Environmental Impact of Concrete Recycling
Concrete recycling has measurable environmental benefits. These numbers matter for LEED certification, green building compliance, and increasingly for public bid scoring.
| Environmental Metric | Impact |
|---|---|
| Landfill diversion | 1 ton of recycled concrete = 1 ton diverted from C&D landfill |
| CO2 reduction | CO2 savings vary by application, but recycling concrete consistently produces lower emissions than virgin aggregate |
| Quarry reduction | Every ton recycled on-site is one ton not blasted, crushed, and trucked from a quarry |
| Transport emissions | On-site recycling eliminates round-trip truck emissions (average 25-mile haul = ~8 gallons diesel per round trip) |
| LEED credits | MR Credit: Construction and Demolition Waste Management (up to 2 points in LEED v4.1) |
| Water savings | Concrete recycling uses no process water vs. wet processing at quarries |
The real environmental win is eliminating truck trips.
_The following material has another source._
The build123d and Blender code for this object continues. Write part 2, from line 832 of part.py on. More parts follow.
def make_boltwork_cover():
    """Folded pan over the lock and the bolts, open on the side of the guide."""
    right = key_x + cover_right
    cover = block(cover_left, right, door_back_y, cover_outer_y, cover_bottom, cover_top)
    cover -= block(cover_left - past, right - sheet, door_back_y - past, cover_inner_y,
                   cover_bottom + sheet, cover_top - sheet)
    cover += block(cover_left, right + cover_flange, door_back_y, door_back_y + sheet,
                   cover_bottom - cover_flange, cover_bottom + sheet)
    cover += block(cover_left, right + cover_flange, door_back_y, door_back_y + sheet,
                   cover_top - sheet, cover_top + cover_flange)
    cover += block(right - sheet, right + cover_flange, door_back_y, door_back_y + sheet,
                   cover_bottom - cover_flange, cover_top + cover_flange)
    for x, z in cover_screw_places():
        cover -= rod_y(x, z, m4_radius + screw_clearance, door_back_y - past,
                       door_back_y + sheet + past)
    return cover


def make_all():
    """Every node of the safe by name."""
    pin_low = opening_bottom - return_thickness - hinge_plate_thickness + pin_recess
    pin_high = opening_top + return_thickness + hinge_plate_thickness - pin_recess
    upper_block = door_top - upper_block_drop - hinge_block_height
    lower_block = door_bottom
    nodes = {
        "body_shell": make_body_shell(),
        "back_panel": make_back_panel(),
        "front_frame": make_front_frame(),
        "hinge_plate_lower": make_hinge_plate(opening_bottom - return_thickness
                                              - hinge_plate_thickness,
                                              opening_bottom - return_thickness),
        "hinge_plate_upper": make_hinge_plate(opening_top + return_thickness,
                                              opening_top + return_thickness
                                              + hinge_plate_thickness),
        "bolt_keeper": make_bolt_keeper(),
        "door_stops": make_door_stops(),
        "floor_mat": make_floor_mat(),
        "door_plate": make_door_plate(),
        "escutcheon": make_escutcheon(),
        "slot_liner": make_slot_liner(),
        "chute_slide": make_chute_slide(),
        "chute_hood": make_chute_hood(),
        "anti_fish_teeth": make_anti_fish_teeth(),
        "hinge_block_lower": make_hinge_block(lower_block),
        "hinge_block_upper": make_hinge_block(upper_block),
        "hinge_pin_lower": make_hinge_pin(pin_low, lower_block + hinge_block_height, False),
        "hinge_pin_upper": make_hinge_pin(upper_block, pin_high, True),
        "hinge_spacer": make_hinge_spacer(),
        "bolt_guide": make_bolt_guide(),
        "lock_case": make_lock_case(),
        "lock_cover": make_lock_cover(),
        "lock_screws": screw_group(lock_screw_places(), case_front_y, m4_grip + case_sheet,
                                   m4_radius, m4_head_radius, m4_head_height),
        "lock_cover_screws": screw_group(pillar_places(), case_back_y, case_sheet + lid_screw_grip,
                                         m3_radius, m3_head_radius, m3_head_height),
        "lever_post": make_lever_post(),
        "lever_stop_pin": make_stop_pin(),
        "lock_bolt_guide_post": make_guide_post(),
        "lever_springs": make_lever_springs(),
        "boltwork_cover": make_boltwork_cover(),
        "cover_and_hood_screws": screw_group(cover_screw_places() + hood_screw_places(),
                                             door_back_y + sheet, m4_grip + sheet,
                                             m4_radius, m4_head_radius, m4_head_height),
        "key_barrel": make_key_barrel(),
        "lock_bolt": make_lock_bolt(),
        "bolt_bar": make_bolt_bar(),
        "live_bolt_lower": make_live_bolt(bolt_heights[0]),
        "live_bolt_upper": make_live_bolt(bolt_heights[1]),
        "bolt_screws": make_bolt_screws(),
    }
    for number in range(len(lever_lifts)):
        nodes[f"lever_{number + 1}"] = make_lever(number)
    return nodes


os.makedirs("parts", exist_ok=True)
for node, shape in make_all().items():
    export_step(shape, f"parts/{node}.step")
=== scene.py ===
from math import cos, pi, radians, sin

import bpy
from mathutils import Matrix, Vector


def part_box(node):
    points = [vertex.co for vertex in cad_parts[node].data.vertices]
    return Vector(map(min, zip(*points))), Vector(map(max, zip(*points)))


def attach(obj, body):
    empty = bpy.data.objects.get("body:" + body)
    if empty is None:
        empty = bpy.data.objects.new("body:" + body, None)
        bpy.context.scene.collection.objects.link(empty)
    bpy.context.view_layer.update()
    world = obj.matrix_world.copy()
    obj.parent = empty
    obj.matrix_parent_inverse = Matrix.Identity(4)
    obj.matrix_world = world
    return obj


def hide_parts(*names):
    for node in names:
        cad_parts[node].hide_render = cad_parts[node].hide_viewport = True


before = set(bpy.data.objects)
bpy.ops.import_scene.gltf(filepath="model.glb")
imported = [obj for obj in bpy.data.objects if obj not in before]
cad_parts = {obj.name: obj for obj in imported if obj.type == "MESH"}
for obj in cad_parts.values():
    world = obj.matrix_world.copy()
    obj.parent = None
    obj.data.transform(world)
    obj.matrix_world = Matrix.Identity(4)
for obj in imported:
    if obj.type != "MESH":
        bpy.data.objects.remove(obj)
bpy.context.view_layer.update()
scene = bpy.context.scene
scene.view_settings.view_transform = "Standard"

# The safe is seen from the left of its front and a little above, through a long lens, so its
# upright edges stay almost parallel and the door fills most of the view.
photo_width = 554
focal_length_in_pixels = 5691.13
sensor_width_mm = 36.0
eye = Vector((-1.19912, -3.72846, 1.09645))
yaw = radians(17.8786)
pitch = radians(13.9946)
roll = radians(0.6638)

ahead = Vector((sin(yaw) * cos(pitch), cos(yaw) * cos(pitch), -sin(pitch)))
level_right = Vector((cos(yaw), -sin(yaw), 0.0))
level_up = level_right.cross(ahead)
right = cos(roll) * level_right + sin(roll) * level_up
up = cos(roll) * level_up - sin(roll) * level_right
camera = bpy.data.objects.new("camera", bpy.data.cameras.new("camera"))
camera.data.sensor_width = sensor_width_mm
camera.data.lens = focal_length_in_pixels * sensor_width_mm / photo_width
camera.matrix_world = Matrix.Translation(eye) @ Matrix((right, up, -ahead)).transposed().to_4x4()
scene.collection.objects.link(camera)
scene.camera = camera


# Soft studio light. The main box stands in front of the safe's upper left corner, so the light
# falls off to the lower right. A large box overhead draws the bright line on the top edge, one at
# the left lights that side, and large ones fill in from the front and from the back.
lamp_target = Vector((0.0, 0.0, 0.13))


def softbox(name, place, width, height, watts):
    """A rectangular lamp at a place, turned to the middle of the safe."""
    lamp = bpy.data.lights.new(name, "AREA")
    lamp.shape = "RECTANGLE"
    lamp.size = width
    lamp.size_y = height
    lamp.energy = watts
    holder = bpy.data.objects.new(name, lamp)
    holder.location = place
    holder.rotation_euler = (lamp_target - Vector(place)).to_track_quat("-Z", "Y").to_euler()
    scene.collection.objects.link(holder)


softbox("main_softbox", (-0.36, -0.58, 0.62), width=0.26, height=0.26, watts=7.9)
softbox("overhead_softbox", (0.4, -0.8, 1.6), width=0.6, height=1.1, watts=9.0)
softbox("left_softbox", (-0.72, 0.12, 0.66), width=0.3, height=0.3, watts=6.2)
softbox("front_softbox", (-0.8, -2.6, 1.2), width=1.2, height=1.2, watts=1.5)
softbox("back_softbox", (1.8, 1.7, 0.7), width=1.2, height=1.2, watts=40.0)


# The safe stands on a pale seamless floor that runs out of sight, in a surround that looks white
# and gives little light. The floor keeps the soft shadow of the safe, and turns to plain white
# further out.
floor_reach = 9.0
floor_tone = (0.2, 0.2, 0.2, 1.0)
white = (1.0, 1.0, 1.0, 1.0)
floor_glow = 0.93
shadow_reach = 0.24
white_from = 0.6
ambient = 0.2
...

A 500-ton demo job hauled out at 20 tons per truck is 25 round trips. At an average 25-mile distance, that is 1,250 miles of truck travel eliminated. At roughly 6 miles per gallon for a loaded tri-axle, that is 208 gallons of diesel saved on trucking alone.
What Concrete Recycling Costs
The cost depends on whether you haul to a recycling facility or process on-site.
Hauling to a recycling yard:
- Tipping fee at the recycling facility: $8-$15/ton (lower than C&D landfill rates)
- Trucking: $5-$8/ton (varies by haul distance)
- Loading and staging: $2-$4/ton
- Total: $15-$27/ton
On-site portable crushing:
- Equipment rental (crusher): varies by model and market
- Equipment rental (vibratory screener, if needed): varies
- Fuel: varies by material hardness and hours run
- Operator (if not using existing crew): varies
- Total: $5-$12/ton (see full breakdown in our on-site crushing cost guide)
Value of the recycled product:
- RCA base material sells for $6-$15/ton at recycling yards
- Self-produced RCA replaces purchased virgin aggregate at $15-$30/ton
- Scrap rebar recovery: $150-$250/ton of steel
On a 300-ton commercial demo job in Atlanta, on-site crushing at $8/ton costs $2,400 to process. That same 300 tons would cost $12,000 to $24,000 to haul and dump at a C&D landfill. And you keep the aggregate on-site instead of buying $6,000 worth of new base material.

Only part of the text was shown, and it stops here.